INFORMATION SUPPLIED -
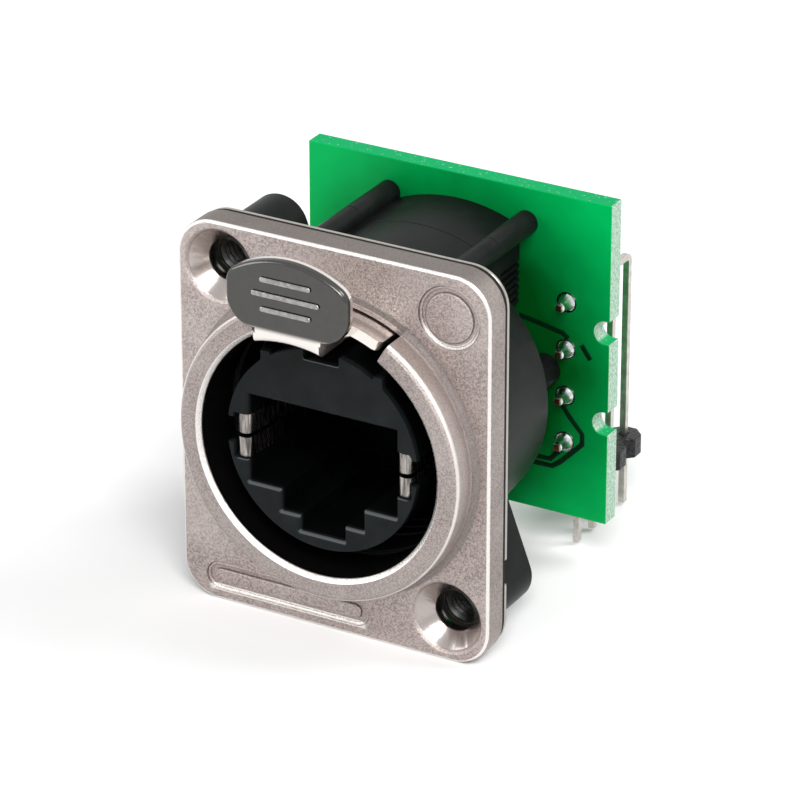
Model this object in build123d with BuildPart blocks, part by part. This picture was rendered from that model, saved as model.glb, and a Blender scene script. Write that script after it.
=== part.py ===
from build123d import *

import os
from math import sqrt

# Ethernet panel connector, in millimetres.
# The panel lies in the XZ plane, +Z is up, the plug enters along +Y from the front, and the origin is
# on the port's axis in the rear face of the metal flange.

# Flange: the die-cast front shell with its raised ring around the port
port_bore_radius = 9.85
port_bevel = 0.35
ring_wall = 1.85
ring_height = 2.5
ring_foot_radius = 0.6
ring_rim_bevel = 0.35
flange_side_land = 1.3
flange_height = 31.0
flange_thickness = 2.2
flange_corner_radius = 3.0
flange_edge_radius = 0.3
badge_recess_inset = 3.4
badge_recess_radius = 2.5
plate_recess_inset_x = 9.0
plate_recess_inset_z = 2.0
plate_recess_length = 14.0
plate_recess_height = 2.3
recess_depth = 0.2

# Screws at two opposite corners
screw_inset = 3.5
screw_hole_radius = 1.6
countersink_radius = 2.95
bush_wall = 0.4
bush_rear = 5.8

# Sheets behind the flange
gasket_thickness = 0.45
ground_plate_thickness = 0.3
sheet_inset = 0.1
sheet_bore_gap = 0.25
ground_notch_z = -8.6
ground_notch_height = 2.0
ground_notch_depth = 0.6

# Housing: the moulded barrel with its ears and latch chamber
barrel_wall = 1.85
barrel_taper = 0.8
barrel_rear = 10.8
rear_wall_thickness = 1.2
bore_groove_count = 3
bore_groove_pitch = 1.4
bore_groove_width = 0.5
bore_groove_depth = 0.15
ear_radius = 2.4
ear_web_shift = 4.9
ear_rear = 6.7
chamber_wall = 0.5
post_x = 5.85
post_z = 11.65
post_radius = 0.95
block_half_width = 5.3
block_roof_radius = 12.4
block_floor = 5.0
rib_count = 6
rib_pitch = 0.57
rib_groove_height = 0.28
rib_groove_depth = 0.35
rib_length = 3.0
peg_x = 7.6
peg_radius = 1.3
spigot_radius = 0.8
spigot_stand = 0.5

# Latch: push plate, neck, curved band, lugs, tongue and hook, with its return spring
latch_travel = 1.8
push_width = 9.95
push_height = 5.7
push_lap = 0.05
push_crown_radius = 8.2
push_shoulder_radius = 1.4
push_heel_radius = 2.2
push_thickness = 0.9
push_edge_radius = 0.3
push_front = -8.7
neck_width = 5.4
neck_bend_radius = 0.6
band_lift = 0.5
band_thickness = 0.85
band_half_angle = 27.5
band_front = -4.2
lug_half_angle = 33.5
lug_length = 0.5
lug_gap = 0.1
tongue_thickness = 0.7
tongue_half_angle = 20.0
tongue_rear = 4.4
hook_reach = 1.2
hook_half_angle = 8.0
hook_length = 1.8
slide_gap = 0.2
slot_gap = 0.12
slot_side_angle = 2.8
guide_side_angle = 1.0
spring_radius = 0.42
spring_wire_radius = 0.08
spring_wire_sides = 6
spring_coils = 6

# Jack insert and what it holds
insert_radius = 8.0
insert_front = -3.84
key_width = 2.9
key_floor = 7.1
guide_rib_x = 4.7
guide_rib_width = 0.8
guide_rib_top = 7.0
jack_half_width = 6.2
jack_top = 3.1
jack_floor = -3.95
step_half_width = 3.45
step_floor = -5.7
tab_half_width = 1.85
tab_floor = -6.95
jack_depth = 11.8
mouth_bevel = 0.2

# Sprung contacts and their comb
contact_count = 8
contact_pitch = 1.016
contact_wire = 0.35
contact_gap = 0.03
contact_tip_y = 4.6
contact_tip_z = 0.5
contact_drop = 2.0
contact_drop_y = 12.6
contact_bend_radius = 0.35
contact_nose = 0.45
contact_fold = 1.35
contact_stand = 0.7
carrier_front = 0.9
carrier_height = 1.1
carrier_half_width = 4.4
carrier_gap = 0.1
carrier_reach = 1.6

# Shield springs: folded strip with two fingers a side
shield_thickness = 0.2
shield_pocket_depth = 1.25
shield_top = 1.35
shield_floor = -2.15
shield_split = 0.3
shield_fold_radius = 0.5
shield_bulge = 0.33
shield_crest = 2.4
shield_length = 8.2
shield_bridge = 2.4
shield_gap = 0.05
window_half_height = 1.0
window_length = 5.0

# Circuit board, right-angle pins, headers and joints
board_front = 16.6
board_thickness = 1.6
board_width = 25.8
board_height = 26.25
board_centre_z = 1.25
board_notch_upper_z = 4.0
board_notch_lower_z = -3.5
board_notch_radius = 0.95
board_notch_depth = 1.3
pin_inset = 3.6
pin_row_pitch = 3.85
pin_top_z = 5.85
pin_rows = 4
pin_size = 0.6
pin_pitch = 2.54
pin_first_gap = 0.8
pin_stand = 1.4
pin_tip_z = -15.3
pin_bend_radius = 0.5
pin_point = 0.12
board_hole_gap = 0.1
joint_base_radius = 0.8
joint_waist_radius = 0.58
joint_neck_radius = 0.47
joint_height = 1.05
header_sides = 8
header_height = 1.6
header_floor = -10.9
header_gap = 0.03

# How far a cut runs into space that is already open
cut_overlap = 1.0

# Places that follow from the sizes above
ring_outer_radius = port_bore_radius + ring_wall
flange_width = 2 * (ring_outer_radius + flange_side_land)
barrel_front_radius = port_bore_radius + barrel_wall
band_inner_radius = port_bore_radius + band_lift
band_outer_radius = band_inner_radius + band_thickness
tongue_inner_radius = band_outer_radius - tongue_thickness
push_bottom = band_outer_radius - push_lap
push_top = push_bottom + push_height
seat_y = gasket_thickness + ground_plate_thickness
wall_front = barrel_rear - rear_wall_thickness
board_rear = board_front + board_thickness
pin_first_drop = board_rear + pin_first_gap
slot_radius = band_outer_radius + slot_gap
slot_half_angle = band_half_angle + slot_side_angle
band_rear = seat_y + lug_gap + lug_length
pocket_rear = band_rear + latch_travel + slide_gap
chamber_rear = pocket_rear + chamber_wall
channel_inner_radius = tongue_inner_radius - slide_gap
channel_outer_radius = band_outer_radius + slide_gap
channel_rear = wall_front - chamber_wall
screw_x = flange_width / 2 - screw_inset
screw_z = flange_height / 2 - screw_inset
screw_points = [(-screw_x, screw_z), (screw_x, -screw_z)]
web_turn = ear_web_shift / sqrt(screw_x**2 + screw_z**2)
badge_place = (flange_width / 2 - badge_recess_inset, flange_height / 2 - badge_recess_inset)
plate_place = (plate_recess_inset_x - flange_width / 2, plate_recess_inset_z - flange_height / 2)
pin_x = board_width / 2 - pin_inset
contact_run_z = jack_top + carrier_height - contact_wire / 2
shield_outer_x = jack_half_width + shield_pocket_depth - shield_gap - shield_thickness / 2
pin_places = [
    (side * pin_x, pin_top_z - row * pin_row_pitch, pin_first_drop + (pin_rows - 1 - row) * pin_pitch)
    for side in (-1, 1)
    for row in range(pin_rows)
]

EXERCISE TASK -
Copy the data above exactly. Every line must be included.

OUTPUT FOR THIS TASK -
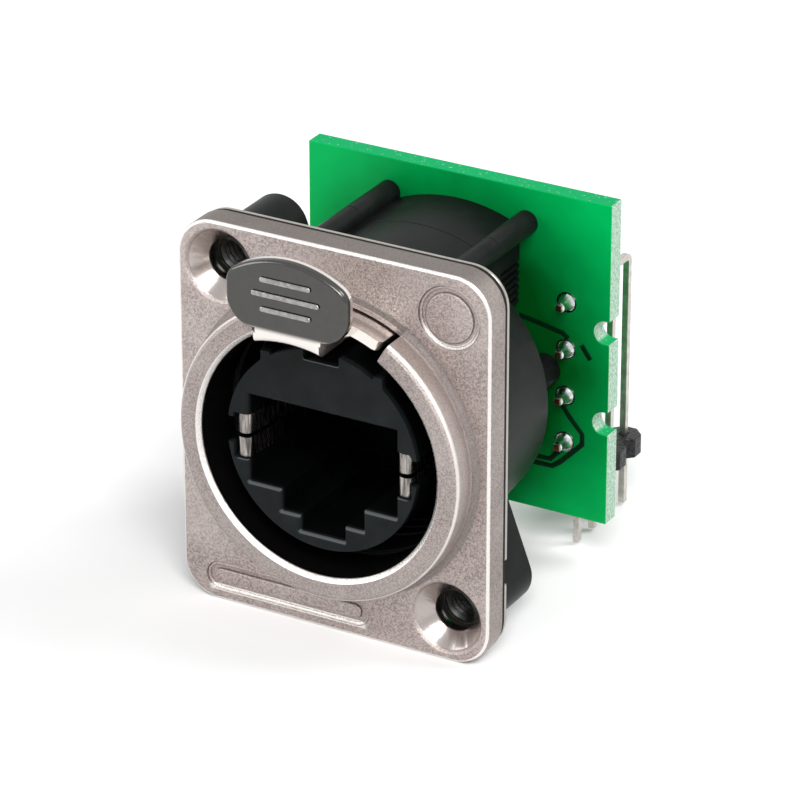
Model this object in build123d with BuildPart blocks, part by part. This picture was rendered from that model, saved as model.glb, and a Blender scene script. Write that script after it.
=== part.py ===
from build123d import *

import os
from math import sqrt

# Ethernet panel connector, in millimetres.
# The panel lies in the XZ plane, +Z is up, the plug enters along +Y from the front, and the origin is
# on the port's axis in the rear face of the metal flange.

# Flange: the die-cast front shell with its raised ring around the port
port_bore_radius = 9.85
port_bevel = 0.35
ring_wall = 1.85
ring_height = 2.5
ring_foot_radius = 0.6
ring_rim_bevel = 0.35
flange_side_land = 1.3
flange_height = 31.0
flange_thickness = 2.2
flange_corner_radius = 3.0
flange_edge_radius = 0.3
badge_recess_inset = 3.4
badge_recess_radius = 2.5
plate_recess_inset_x = 9.0
plate_recess_inset_z = 2.0
plate_recess_length = 14.0
plate_recess_height = 2.3
recess_depth = 0.2

# Screws at two opposite corners
screw_inset = 3.5
screw_hole_radius = 1.6
countersink_radius = 2.95
bush_wall = 0.4
bush_rear = 5.8

# Sheets behind the flange
gasket_thickness = 0.45
ground_plate_thickness = 0.3
sheet_inset = 0.1
sheet_bore_gap = 0.25
ground_notch_z = -8.6
ground_notch_height = 2.0
ground_notch_depth = 0.6

# Housing: the moulded barrel with its ears and latch chamber
barrel_wall = 1.85
barrel_taper = 0.8
barrel_rear = 10.8
rear_wall_thickness = 1.2
bore_groove_count = 3
bore_groove_pitch = 1.4
bore_groove_width = 0.5
bore_groove_depth = 0.15
ear_radius = 2.4
ear_web_shift = 4.9
ear_rear = 6.7
chamber_wall = 0.5
post_x = 5.85
post_z = 11.65
post_radius = 0.95
block_half_width = 5.3
block_roof_radius = 12.4
block_floor = 5.0
rib_count = 6
rib_pitch = 0.57
rib_groove_height = 0.28
rib_groove_depth = 0.35
rib_length = 3.0
peg_x = 7.6
peg_radius = 1.3
spigot_radius = 0.8
spigot_stand = 0.5

# Latch: push plate, neck, curved band, lugs, tongue and hook, with its return spring
latch_travel = 1.8
push_width = 9.95
push_height = 5.7
push_lap = 0.05
push_crown_radius = 8.2
push_shoulder_radius = 1.4
push_heel_radius = 2.2
push_thickness = 0.9
push_edge_radius = 0.3
push_front = -8.7
neck_width = 5.4
neck_bend_radius = 0.6
band_lift = 0.5
band_thickness = 0.85
band_half_angle = 27.5
band_front = -4.2
lug_half_angle = 33.5
lug_length = 0.5
lug_gap = 0.1
tongue_thickness = 0.7
tongue_half_angle = 20.0
tongue_rear = 4.4
hook_reach = 1.2
hook_half_angle = 8.0
hook_length = 1.8
slide_gap = 0.2
slot_gap = 0.12
slot_side_angle = 2.8
guide_side_angle = 1.0
spring_radius = 0.42
spring_wire_radius = 0.08
spring_wire_sides = 6
spring_coils = 6

# Jack insert and what it holds
insert_radius = 8.0
insert_front = -3.84
key_width = 2.9
key_floor = 7.1
guide_rib_x = 4.7
guide_rib_width = 0.8
guide_rib_top = 7.0
jack_half_width = 6.2
jack_top = 3.1
jack_floor = -3.95
step_half_width = 3.45
step_floor = -5.7
tab_half_width = 1.85
tab_floor = -6.95
jack_depth = 11.8
mouth_bevel = 0.2

# Sprung contacts and their comb
contact_count = 8
contact_pitch = 1.016
contact_wire = 0.35
contact_gap = 0.03
contact_tip_y = 4.6
contact_tip_z = 0.5
contact_drop = 2.0
contact_drop_y = 12.6
contact_bend_radius = 0.35
contact_nose = 0.45
contact_fold = 1.35
contact_stand = 0.7
carrier_front = 0.9
carrier_height = 1.1
carrier_half_width = 4.4
carrier_gap = 0.1
carrier_reach = 1.6

# Shield springs: folded strip with two fingers a side
shield_thickness = 0.2
shield_pocket_depth = 1.25
shield_top = 1.35
shield_floor = -2.15
shield_split = 0.3
shield_fold_radius = 0.5
shield_bulge = 0.33
shield_crest = 2.4
shield_length = 8.2
shield_bridge = 2.4
shield_gap = 0.05
window_half_height = 1.0
window_length = 5.0

# Circuit board, right-angle pins, headers and joints
board_front = 16.6
board_thickness = 1.6
board_width = 25.8
board_height = 26.25
board_centre_z = 1.25
board_notch_upper_z = 4.0
board_notch_lower_z = -3.5
board_notch_radius = 0.95
board_notch_depth = 1.3
pin_inset = 3.6
pin_row_pitch = 3.85
pin_top_z = 5.85
pin_rows = 4
pin_size = 0.6
pin_pitch = 2.54
pin_first_gap = 0.8
pin_stand = 1.4
pin_tip_z = -15.3
pin_bend_radius = 0.5
pin_point = 0.12
board_hole_gap = 0.1
joint_base_radius = 0.8
joint_waist_radius = 0.58
joint_neck_radius = 0.47
joint_height = 1.05
header_sides = 8
header_height = 1.6
header_floor = -10.9
header_gap = 0.03

# How far a cut runs into space that is already open
cut_overlap = 1.0

# Places that follow from the sizes above
ring_outer_radius = port_bore_radius + ring_wall
flange_width = 2 * (ring_outer_radius + flange_side_land)
barrel_front_radius = port_bore_radius + barrel_wall
band_inner_radius = port_bore_radius + band_lift
band_outer_radius = band_inner_radius + band_thickness
tongue_inner_radius = band_outer_radius - tongue_thickness
push_bottom = band_outer_radius - push_lap
push_top = push_bottom + push_height
seat_y = gasket_thickness + ground_plate_thickness
wall_front = barrel_rear - rear_wall_thickness
board_rear = board_front + board_thickness
pin_first_drop = board_rear + pin_first_gap
slot_radius = band_outer_radius + slot_gap
slot_half_angle = band_half_angle + slot_side_angle
band_rear = seat_y + lug_gap + lug_length
pocket_rear = band_rear + latch_travel + slide_gap
chamber_rear = pocket_rear + chamber_wall
channel_inner_radius = tongue_inner_radius - slide_gap
channel_outer_radius = band_outer_radius + slide_gap
channel_rear = wall_front - chamber_wall
screw_x = flange_width / 2 - screw_inset
screw_z = flange_height / 2 - screw_inset
screw_points = [(-screw_x, screw_z), (screw_x, -screw_z)]
web_turn = ear_web_shift / sqrt(screw_x**2 + screw_z**2)
badge_place = (flange_width / 2 - badge_recess_inset, flange_height / 2 - badge_recess_inset)
plate_place = (plate_recess_inset_x - flange_width / 2, plate_recess_inset_z - flange_height / 2)
pin_x = board_width / 2 - pin_inset
contact_run_z = jack_top + carrier_height - contact_wire / 2
shield_outer_x = jack_half_width + shield_pocket_depth - shield_gap - shield_thickness / 2
pin_places = [
    (side * pin_x, pin_top_z - row * pin_row_pitch, pin_first_drop + (pin_rows - 1 - row) * pin_pitch)
    for side in (-1, 1)
    for row in range(pin_rows)
]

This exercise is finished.